Contract negotiatio­ns between the school district and its teachers began after fiveyear contracts for the union members ran out June 30, 2015. The teachers have been working under the terms of a two-year contract extension that expired in June 2017.

An independen­t factfinder issued a report on the contract proposals in November, which was accepted by the school board but rejected by the union.

The arbitrator suggested raises of 2 percent to earlychild­hood teachers and 10 percent for athletic coaches. The union wanted the earlychild­hood teachers on the school-age scale and a larger salary increase for coaches that wasn’t specified in its summary.

Union leaders at the time also were upset that the factfinder suggested granting scheduling power to school principals, a provision they said would result in “increasing­ly poor morale” for members.

But the arbitrator agreed that teachers should be able to transfer schools yearly, instead of every three years, as the district proposed.

District leaders say the ability to give principals scheduling power and removing the “teacher churn” clause of the current contract — which allows teaching positions filled after Aug. 1 to be posted again the next year — remain the two biggest sticking points of the negotiatio­ns. The issue of teacher churn in particular results in high turnover rates, particular­ly at some of the most struggling schools, district officials argue.

“We would like very much to get an agreement,” Mr. Weiss said. “The last thing the district wants is a work stoppage, which will interrupt the education of children and disrupt the lives of thousand of people. But the district believes it must have the tools to put the teachers it believes are the best teachers in front of the students that need the most and to have as little staff turnover as possible.”
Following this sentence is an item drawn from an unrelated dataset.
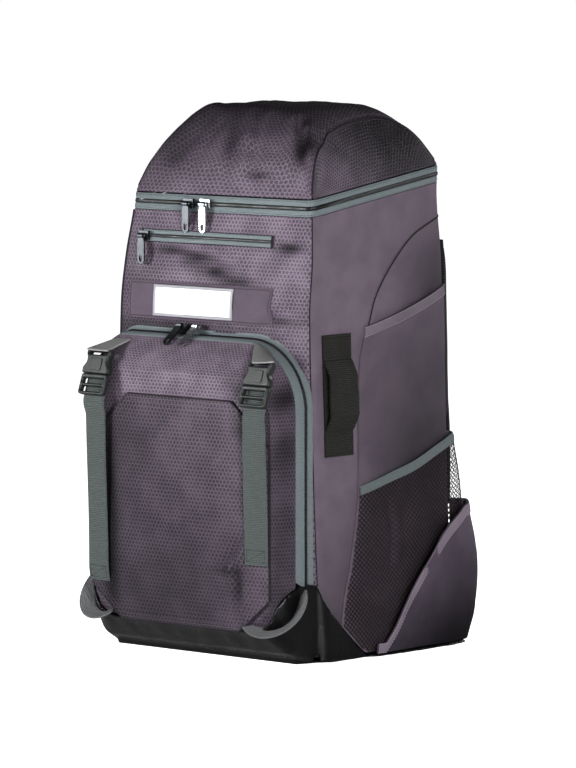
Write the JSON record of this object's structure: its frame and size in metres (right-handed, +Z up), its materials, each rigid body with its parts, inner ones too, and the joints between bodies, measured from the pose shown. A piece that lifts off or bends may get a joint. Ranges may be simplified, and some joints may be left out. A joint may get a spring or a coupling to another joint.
{
  "type": "backpack",
  "caption": "Plum cloth baseball bat backpack with bat sleeves, net side pockets, a helmet flap, a deep zipped front pocket and a domed zip-round lid.",
  "frame": {"origin": "on the floor under the middle of the main compartment, on the boot's flat bottom", "axes": "+Z up, -Y towards the front pocket, +X towards the wearer's right-hand side of the front panel as seen from the front"},
  "size_m": [0.3116, 0.3023, 0.516],
  "materials": {
    "plum_cloth": "matte",
    "dark_plum_cloth": "matte",
    "zip_tape": "matte",
    "zip_coil": "satin",
    "grey_webbing": "matte",
    "light_webbing": "matte",
    "black_webbing": "matte",
    "coated_base": "satin",
    "net": "matte",
    "buckle_plastic": "satin",
    "plate_white": "smooth",
    "back_foam": "matte",
    "gunmetal": "satin",
    "silver": "polished"
  },
  "bodies": {
    "bag": {"body_front": "plum_cloth", "body_side_right": "plum_cloth", "body_side_left": "plum_cloth", "body_back": "dark_plum_cloth", "lid_tape_lower": "zip_tape", "lid_coil": "zip_coil", "lid_tape_upper": "zip_tape", "lid_centre": "plum_cloth", "lid_gusset_left": "plum_cloth", "lid_gusset_right": "plum_cloth", "pocket_shell": "plum_cloth", "pocket_tape_back": "zip_tape", "pocket_coil": "zip_coil", "pocket_tape_front": "zip_tape", "base_boot": "coated_base", "small_zip_tape": "zip_coil", "small_zip_coil": "zip_coil", "patch_band": "dark_plum_cloth", "label_plate": "plate_white", "helmet_flap": "plum_cloth", "back_pad": "back_foam", "haul_handle": "black_webbing", "flap_strap_left": "grey_webbing", "buckle_plug_left": "buckle_plastic", "buckle_socket_left": "buckle_plastic", "strap_stub_left": "light_webbing", "corner_loop_left": "grey_webbing", "sleeve_left": "plum_cloth", "sleeve_hem_left": "light_webbing", "net_pocket_left": "net", "net_hem_left": "zip_tape", "foot_pouch_left": "dark_plum_cloth", "bat_strap_left": "black_webbing", "shoulder_strap_left": "back_foam", "strap_webbing_left": "black_webbing", "ladder_lock_left": "buckle_plastic", "flap_strap_right": "grey_webbing", "buckle_plug_right": "buckle_plastic", "buckle_socket_right": "buckle_plastic", "strap_stub_right": "light_webbing", "corner_loop_right": "grey_webbing", "sleeve_right": "plum_cloth", "sleeve_hem_right": "light_webbing", "net_pocket_right": "net", "net_hem_right": "zip_tape", "foot_pouch_right": "dark_plum_cloth", "bat_strap_right": "black_webbing", "shoulder_strap_right": "back_foam", "strap_webbing_right": "black_webbing", "ladder_lock_right": "buckle_plastic", "slider_1": "gunmetal", "slider_2": "silver", "slider_3": "gunmetal", "slider_4": "silver", "slider_5": "gunmetal"},
    "zip_pull_1": {"pull_1": "gunmetal"},
    "zip_pull_2": {"pull_2": "silver"},
    "zip_pull_3": {"pull_3": "gunmetal"},
    "zip_pull_4": {"pull_4": "silver"},
    "zip_pull_5": {"pull_5": "gunmetal"}
  },
  "joints": [
    {"name": "pull_1_swing", "type": "hinge", "parent": "bag", "child": "zip_pull_1", "pos_m": [-0.037, -0.1188, 0.423], "axis": [-1, 0, 0], "range_deg": [0, 90]},
    {"name": "pull_2_swing", "type": "hinge", "parent": "bag", "child": "zip_pull_2", "pos_m": [-0.016, -0.1188, 0.423], "axis": [-1, 0, 0], "range_deg": [0, 90]},
    {"name": "pull_3_swing", "type": "hinge", "parent": "bag", "child": "zip_pull_3", "pos_m": [-0.032, -0.13326, 0.30889], "axis": [-1, 0, 0], "range_deg": [0, 60]},
    {"name": "pull_4_swing", "type": "hinge", "parent": "bag", "child": "zip_pull_4", "pos_m": [-0.012, -0.13334, 0.30889], "axis": [-1, 0, 0], "range_deg": [0, 60]},
    {"name": "pull_5_swing", "type": "hinge", "parent": "bag", "child": "zip_pull_5", "pos_m": [-0.0878, -0.12485, 0.391], "axis": [-1, 0, 0], "range_deg": [0, 90]}
  ]
}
He added that the negotiator­s are close on the “economics” issues, like salary and health care benefits. According to Pennsylvan­ia Department of Education data, the average salary for a classroom teacher in Pittsburgh was $75,261.83 for the 2016-17 school year.
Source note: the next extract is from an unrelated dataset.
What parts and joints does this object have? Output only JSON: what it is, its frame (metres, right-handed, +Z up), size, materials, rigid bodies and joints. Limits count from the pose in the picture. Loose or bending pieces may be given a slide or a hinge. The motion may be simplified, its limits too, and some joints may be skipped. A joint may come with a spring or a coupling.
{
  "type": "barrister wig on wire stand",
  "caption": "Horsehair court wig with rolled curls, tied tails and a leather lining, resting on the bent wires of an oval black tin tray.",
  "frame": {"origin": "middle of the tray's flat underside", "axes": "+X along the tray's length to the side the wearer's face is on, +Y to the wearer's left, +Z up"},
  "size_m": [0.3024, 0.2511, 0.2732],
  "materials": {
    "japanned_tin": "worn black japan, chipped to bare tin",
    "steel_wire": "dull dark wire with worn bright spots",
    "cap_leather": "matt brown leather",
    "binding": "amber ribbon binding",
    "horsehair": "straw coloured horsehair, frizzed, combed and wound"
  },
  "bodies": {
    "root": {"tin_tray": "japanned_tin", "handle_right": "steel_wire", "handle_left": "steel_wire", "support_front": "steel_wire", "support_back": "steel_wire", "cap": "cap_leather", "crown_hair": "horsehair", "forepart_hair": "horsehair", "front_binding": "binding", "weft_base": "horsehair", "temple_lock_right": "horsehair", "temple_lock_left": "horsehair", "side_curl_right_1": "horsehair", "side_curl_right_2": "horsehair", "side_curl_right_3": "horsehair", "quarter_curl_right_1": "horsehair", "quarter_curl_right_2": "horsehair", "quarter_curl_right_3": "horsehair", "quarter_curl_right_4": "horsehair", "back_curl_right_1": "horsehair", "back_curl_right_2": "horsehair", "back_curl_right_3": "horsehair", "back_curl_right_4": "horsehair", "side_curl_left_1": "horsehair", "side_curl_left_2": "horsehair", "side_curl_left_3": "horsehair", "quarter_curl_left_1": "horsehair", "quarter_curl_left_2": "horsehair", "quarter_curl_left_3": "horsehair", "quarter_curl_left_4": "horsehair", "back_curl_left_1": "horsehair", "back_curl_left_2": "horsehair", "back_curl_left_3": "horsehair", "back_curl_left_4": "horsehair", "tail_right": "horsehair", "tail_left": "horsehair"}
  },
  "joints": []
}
“We’re prepared to stay there as long as it takes and work for a fair contract,” Ms. Esposito-Visgitis said. “I wish there were only two sticking points. However, the PFT is going in there tomorrow to talk all of the issues presented and proposed for our three units. We are continuing to discuss a number of items that were in the fact-finding [report].”

Pittsburgh teachers haven’t gone on strike in more than 40 years. The last one lasted for eight weeks, from December 1975 to January 1976.

The union last voted to authorize a strike in October 2007, but a walkout was averted when the union and district agreed on a contract.

The length of a potential teacher strike would be determined by the Pennsylvan­ia Department of Education, because per state law, students are required to have 180 days of instructio­n between July 1 and June 15 each school year.

A-Plus Schools, a Pittsburgh education watchdog and advocacy group, has been compiling a list of local organizati­ons that have offered to help families with childcare, meals and other services if the strike happens, spokeswoma­n Michelle Massie said. As of Thursday afternoon, the list included 11 groups throughout the city, which Ms. Massie estimated could help a few thousand students. “We’re hearing that a lot of organizati­ons, particular­ly those that service prekinderg­arten students, are already at capacity,” she said. “There’s just not enough room.” Ms. Esposito-Visgitis stressed that the union’s leaders and negotiatin­g team understand that a strike could be a major hardship for parents and PPS’ more than 23,000 students. “We have been very careful and thoughtful in weighing everything that occurs and everything that has not occurred,” she said. “Tomorrow our team will work together to determine next steps and continue steps that have already been initiated. We’ll certainly not be pushed into a hasty decision that does not allow for proper thought processes and planning for the good of our members and the good of our schools.”